SET EXERCISE
Repeat exactly, please, the lines that begin at the start of the listing and end at the line holding "BOTTOM_BEVEL = 0.4".

(Modeling code records)
◇ ◇ ◇ ◇ ◇ ◇ ◇

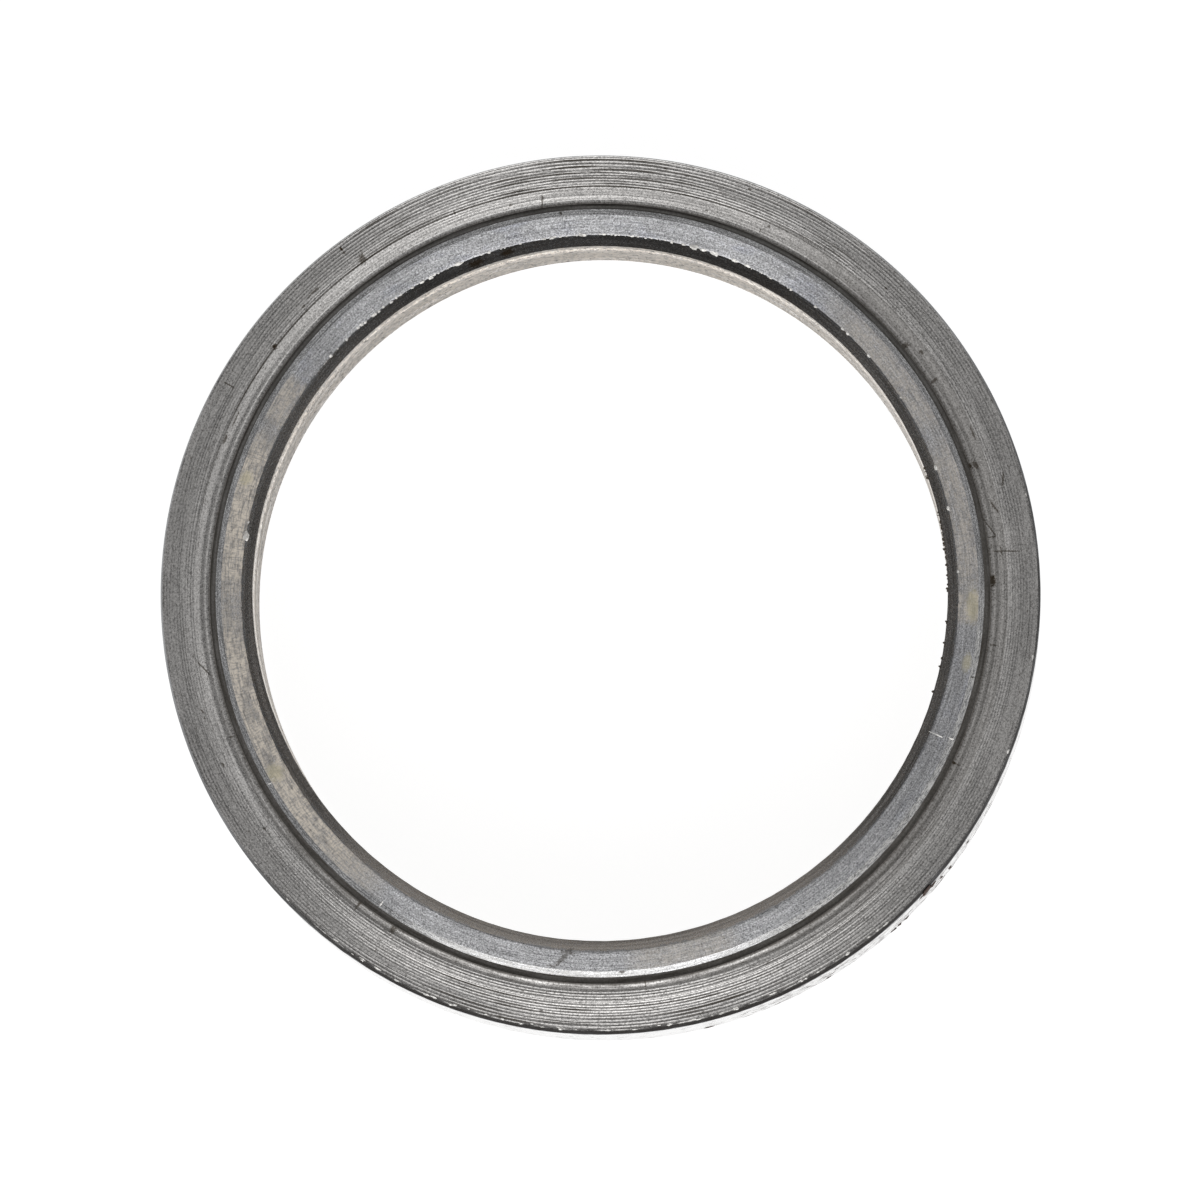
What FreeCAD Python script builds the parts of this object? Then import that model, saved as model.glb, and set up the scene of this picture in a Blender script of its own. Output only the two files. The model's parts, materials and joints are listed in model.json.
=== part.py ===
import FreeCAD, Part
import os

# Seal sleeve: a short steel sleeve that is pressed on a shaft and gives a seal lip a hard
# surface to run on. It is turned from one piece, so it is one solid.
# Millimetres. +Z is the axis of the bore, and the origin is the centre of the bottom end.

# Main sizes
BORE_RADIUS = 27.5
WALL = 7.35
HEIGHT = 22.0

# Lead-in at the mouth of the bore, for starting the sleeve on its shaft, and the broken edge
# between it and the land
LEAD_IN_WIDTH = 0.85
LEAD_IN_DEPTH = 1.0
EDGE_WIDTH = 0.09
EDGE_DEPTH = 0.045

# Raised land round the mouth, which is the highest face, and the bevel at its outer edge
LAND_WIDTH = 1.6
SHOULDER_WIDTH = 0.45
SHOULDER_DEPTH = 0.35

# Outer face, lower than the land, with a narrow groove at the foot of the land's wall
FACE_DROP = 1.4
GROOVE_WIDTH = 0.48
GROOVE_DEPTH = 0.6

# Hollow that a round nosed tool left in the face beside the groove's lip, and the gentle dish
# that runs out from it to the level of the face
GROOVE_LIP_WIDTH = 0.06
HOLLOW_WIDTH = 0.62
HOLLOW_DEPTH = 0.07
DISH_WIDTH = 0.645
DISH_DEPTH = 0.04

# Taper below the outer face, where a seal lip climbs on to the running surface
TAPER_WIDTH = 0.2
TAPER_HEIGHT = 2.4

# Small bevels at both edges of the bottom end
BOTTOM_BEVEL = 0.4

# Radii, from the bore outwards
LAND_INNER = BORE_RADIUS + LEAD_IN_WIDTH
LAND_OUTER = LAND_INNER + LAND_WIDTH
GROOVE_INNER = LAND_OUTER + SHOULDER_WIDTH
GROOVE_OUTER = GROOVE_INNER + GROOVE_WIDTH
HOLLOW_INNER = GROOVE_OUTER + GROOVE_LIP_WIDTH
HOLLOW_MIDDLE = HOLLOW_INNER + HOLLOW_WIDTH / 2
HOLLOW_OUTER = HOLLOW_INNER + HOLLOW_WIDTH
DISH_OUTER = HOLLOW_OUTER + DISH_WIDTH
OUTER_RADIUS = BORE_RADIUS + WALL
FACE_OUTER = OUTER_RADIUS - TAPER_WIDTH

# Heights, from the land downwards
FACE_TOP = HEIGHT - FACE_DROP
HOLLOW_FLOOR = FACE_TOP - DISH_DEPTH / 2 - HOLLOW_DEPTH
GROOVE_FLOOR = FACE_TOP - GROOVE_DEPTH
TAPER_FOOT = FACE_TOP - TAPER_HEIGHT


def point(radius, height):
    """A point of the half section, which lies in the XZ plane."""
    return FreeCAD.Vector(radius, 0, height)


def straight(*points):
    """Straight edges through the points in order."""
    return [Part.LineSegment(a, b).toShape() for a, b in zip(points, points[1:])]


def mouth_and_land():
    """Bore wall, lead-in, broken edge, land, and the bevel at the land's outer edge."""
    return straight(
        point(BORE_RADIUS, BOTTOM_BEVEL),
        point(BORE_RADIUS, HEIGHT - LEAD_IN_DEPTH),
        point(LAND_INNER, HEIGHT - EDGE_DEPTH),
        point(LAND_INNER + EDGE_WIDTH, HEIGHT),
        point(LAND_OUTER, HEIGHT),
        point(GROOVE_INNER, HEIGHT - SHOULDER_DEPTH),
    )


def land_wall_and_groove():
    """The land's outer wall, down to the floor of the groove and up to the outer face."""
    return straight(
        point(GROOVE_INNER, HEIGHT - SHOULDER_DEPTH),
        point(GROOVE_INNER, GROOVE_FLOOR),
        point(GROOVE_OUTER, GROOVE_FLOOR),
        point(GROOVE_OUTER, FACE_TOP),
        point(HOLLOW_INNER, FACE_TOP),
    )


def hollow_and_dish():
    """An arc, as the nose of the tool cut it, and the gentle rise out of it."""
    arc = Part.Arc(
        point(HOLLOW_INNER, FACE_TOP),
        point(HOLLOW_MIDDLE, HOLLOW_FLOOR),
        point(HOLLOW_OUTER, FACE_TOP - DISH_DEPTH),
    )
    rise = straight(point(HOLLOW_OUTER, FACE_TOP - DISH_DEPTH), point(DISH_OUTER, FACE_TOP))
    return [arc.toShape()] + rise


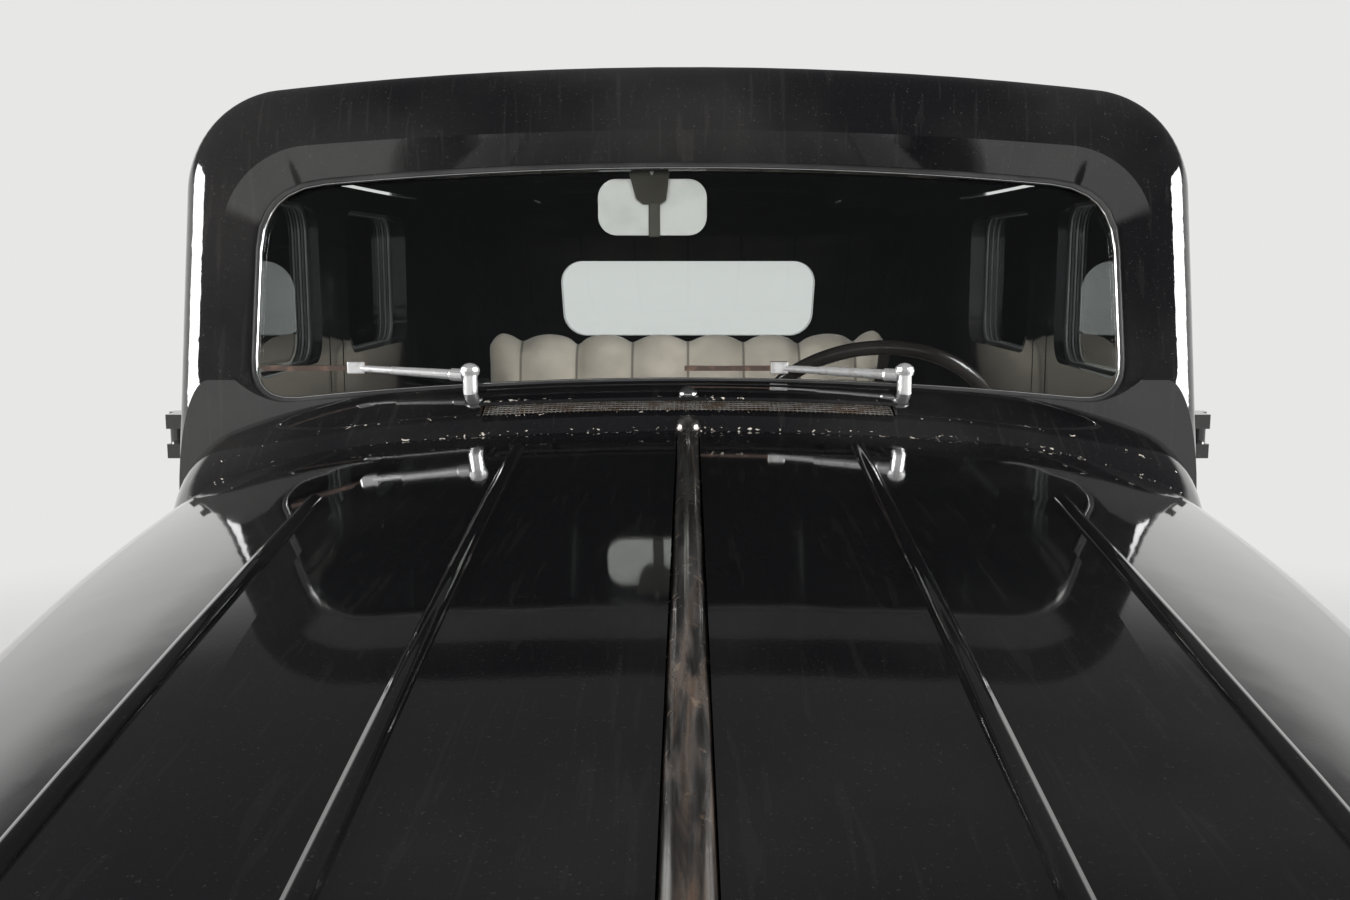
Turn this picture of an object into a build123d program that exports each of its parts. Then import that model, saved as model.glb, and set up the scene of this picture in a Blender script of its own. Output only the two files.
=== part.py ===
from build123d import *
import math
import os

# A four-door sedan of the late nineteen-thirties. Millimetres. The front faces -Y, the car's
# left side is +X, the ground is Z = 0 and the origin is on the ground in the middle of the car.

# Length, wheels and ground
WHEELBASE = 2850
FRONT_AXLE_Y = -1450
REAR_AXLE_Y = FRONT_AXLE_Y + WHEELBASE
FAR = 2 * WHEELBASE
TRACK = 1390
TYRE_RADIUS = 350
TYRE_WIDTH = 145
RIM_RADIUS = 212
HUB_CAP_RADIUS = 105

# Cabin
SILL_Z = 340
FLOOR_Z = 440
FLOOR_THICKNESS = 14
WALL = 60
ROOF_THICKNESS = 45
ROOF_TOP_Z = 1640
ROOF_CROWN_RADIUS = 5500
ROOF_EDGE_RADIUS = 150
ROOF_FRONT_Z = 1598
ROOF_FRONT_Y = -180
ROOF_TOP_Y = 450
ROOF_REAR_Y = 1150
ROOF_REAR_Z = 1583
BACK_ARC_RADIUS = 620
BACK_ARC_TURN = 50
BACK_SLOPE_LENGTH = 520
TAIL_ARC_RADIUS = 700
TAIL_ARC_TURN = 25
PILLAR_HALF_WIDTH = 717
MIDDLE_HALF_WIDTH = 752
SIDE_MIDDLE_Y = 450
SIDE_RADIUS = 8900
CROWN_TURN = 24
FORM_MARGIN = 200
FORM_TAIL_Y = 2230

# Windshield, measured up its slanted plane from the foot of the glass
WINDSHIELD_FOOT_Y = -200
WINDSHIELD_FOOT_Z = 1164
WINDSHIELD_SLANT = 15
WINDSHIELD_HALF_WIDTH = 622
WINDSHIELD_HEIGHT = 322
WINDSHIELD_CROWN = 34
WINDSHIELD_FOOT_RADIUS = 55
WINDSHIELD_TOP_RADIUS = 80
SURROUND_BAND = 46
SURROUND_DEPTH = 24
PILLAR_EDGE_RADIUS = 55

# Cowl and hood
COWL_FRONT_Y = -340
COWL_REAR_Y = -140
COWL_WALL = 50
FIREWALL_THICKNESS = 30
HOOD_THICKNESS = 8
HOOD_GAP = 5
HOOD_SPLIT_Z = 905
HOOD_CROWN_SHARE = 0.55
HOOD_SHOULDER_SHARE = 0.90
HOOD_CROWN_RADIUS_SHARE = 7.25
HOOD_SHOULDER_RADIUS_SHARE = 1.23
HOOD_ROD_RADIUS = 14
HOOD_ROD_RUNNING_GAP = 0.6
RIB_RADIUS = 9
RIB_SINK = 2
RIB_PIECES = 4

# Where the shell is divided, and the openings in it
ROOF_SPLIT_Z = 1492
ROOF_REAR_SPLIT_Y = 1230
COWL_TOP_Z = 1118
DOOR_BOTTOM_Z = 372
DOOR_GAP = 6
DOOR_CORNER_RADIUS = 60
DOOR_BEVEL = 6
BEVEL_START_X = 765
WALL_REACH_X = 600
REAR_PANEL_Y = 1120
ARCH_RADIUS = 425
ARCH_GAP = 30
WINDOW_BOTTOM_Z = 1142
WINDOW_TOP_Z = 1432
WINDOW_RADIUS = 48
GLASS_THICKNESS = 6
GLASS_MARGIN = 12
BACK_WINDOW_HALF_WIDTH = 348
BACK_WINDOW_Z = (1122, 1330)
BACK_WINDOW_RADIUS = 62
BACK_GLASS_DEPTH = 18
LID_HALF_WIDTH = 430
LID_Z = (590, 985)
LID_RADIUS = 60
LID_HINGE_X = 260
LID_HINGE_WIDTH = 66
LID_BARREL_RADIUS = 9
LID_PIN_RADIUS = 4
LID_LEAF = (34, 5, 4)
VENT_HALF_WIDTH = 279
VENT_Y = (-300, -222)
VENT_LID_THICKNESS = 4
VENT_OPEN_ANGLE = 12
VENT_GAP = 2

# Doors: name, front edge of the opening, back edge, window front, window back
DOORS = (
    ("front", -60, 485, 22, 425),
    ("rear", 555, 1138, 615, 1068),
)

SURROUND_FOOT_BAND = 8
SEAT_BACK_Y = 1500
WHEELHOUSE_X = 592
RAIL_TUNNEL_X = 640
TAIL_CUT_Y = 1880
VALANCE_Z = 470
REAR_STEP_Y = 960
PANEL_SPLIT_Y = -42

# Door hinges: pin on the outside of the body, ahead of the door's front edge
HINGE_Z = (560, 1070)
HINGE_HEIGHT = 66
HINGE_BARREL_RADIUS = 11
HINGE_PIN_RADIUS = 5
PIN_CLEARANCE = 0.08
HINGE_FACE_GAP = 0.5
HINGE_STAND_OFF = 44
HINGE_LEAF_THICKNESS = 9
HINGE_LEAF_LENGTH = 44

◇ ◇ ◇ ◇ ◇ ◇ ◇

WRITTEN RESPONSE
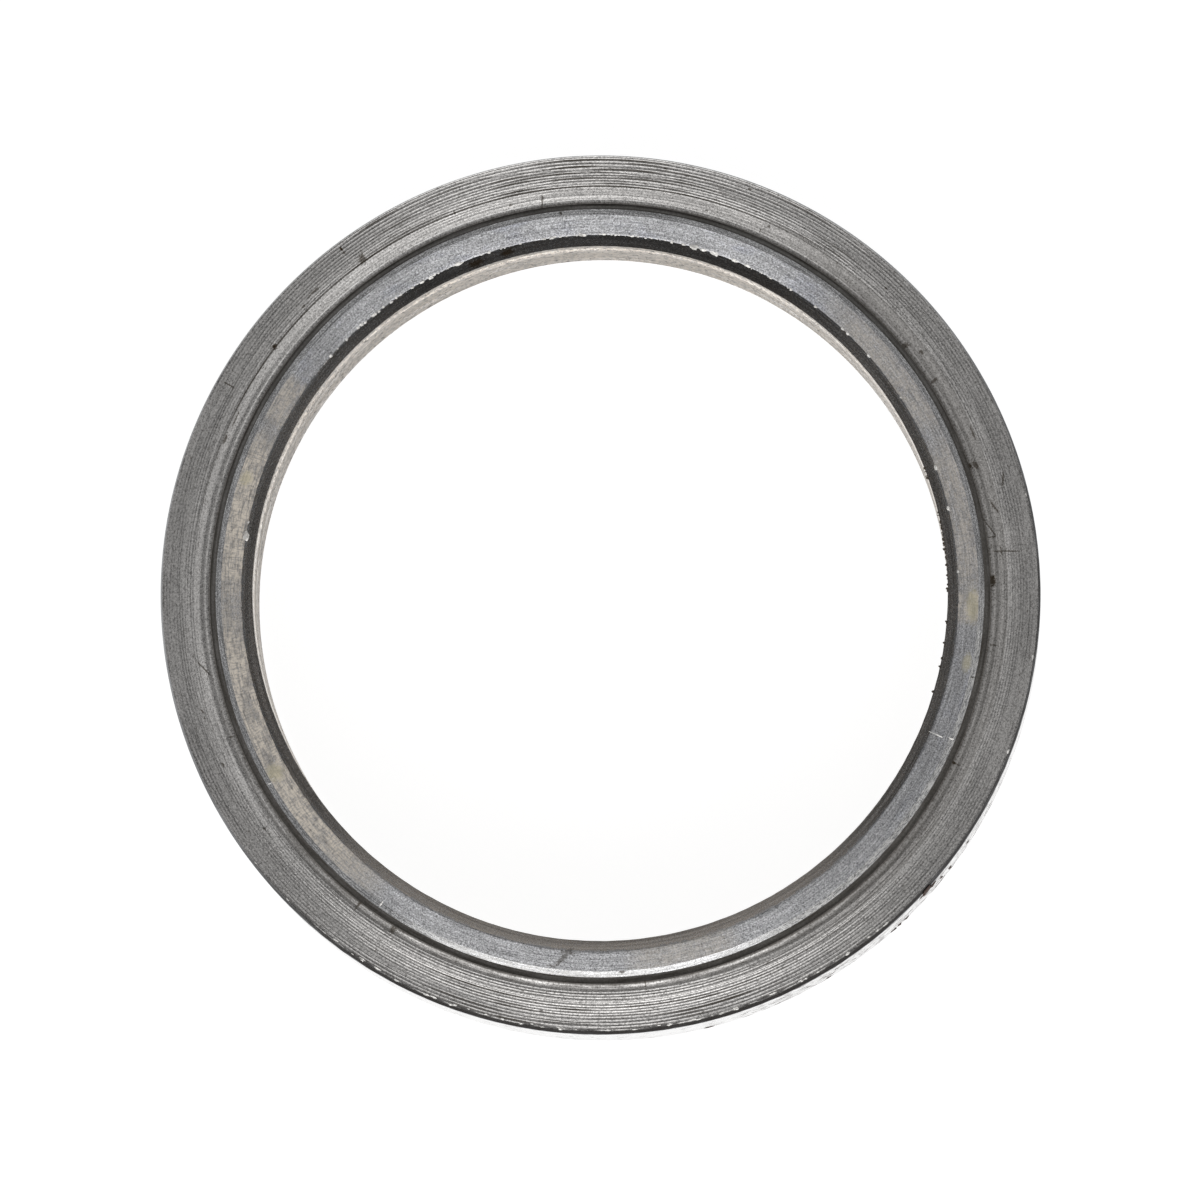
What FreeCAD Python script builds the parts of this object? Then import that model, saved as model.glb, and set up the scene of this picture in a Blender script of its own. Output only the two files. The model's parts, materials and joints are listed in model.json.
=== part.py ===
import FreeCAD, Part
import os

# Seal sleeve: a short steel sleeve that is pressed on a shaft and gives a seal lip a hard
# surface to run on. It is turned from one piece, so it is one solid.
# Millimetres. +Z is the axis of the bore, and the origin is the centre of the bottom end.

# Main sizes
BORE_RADIUS = 27.5
WALL = 7.35
HEIGHT = 22.0

# Lead-in at the mouth of the bore, for starting the sleeve on its shaft, and the broken edge
# between it and the land
LEAD_IN_WIDTH = 0.85
LEAD_IN_DEPTH = 1.0
EDGE_WIDTH = 0.09
EDGE_DEPTH = 0.045

# Raised land round the mouth, which is the highest face, and the bevel at its outer edge
LAND_WIDTH = 1.6
SHOULDER_WIDTH = 0.45
SHOULDER_DEPTH = 0.35

# Outer face, lower than the land, with a narrow groove at the foot of the land's wall
FACE_DROP = 1.4
GROOVE_WIDTH = 0.48
GROOVE_DEPTH = 0.6

# Hollow that a round nosed tool left in the face beside the groove's lip, and the gentle dish
# that runs out from it to the level of the face
GROOVE_LIP_WIDTH = 0.06
HOLLOW_WIDTH = 0.62
HOLLOW_DEPTH = 0.07
DISH_WIDTH = 0.645
DISH_DEPTH = 0.04

# Taper below the outer face, where a seal lip climbs on to the running surface
TAPER_WIDTH = 0.2
TAPER_HEIGHT = 2.4

# Small bevels at both edges of the bottom end
BOTTOM_BEVEL = 0.4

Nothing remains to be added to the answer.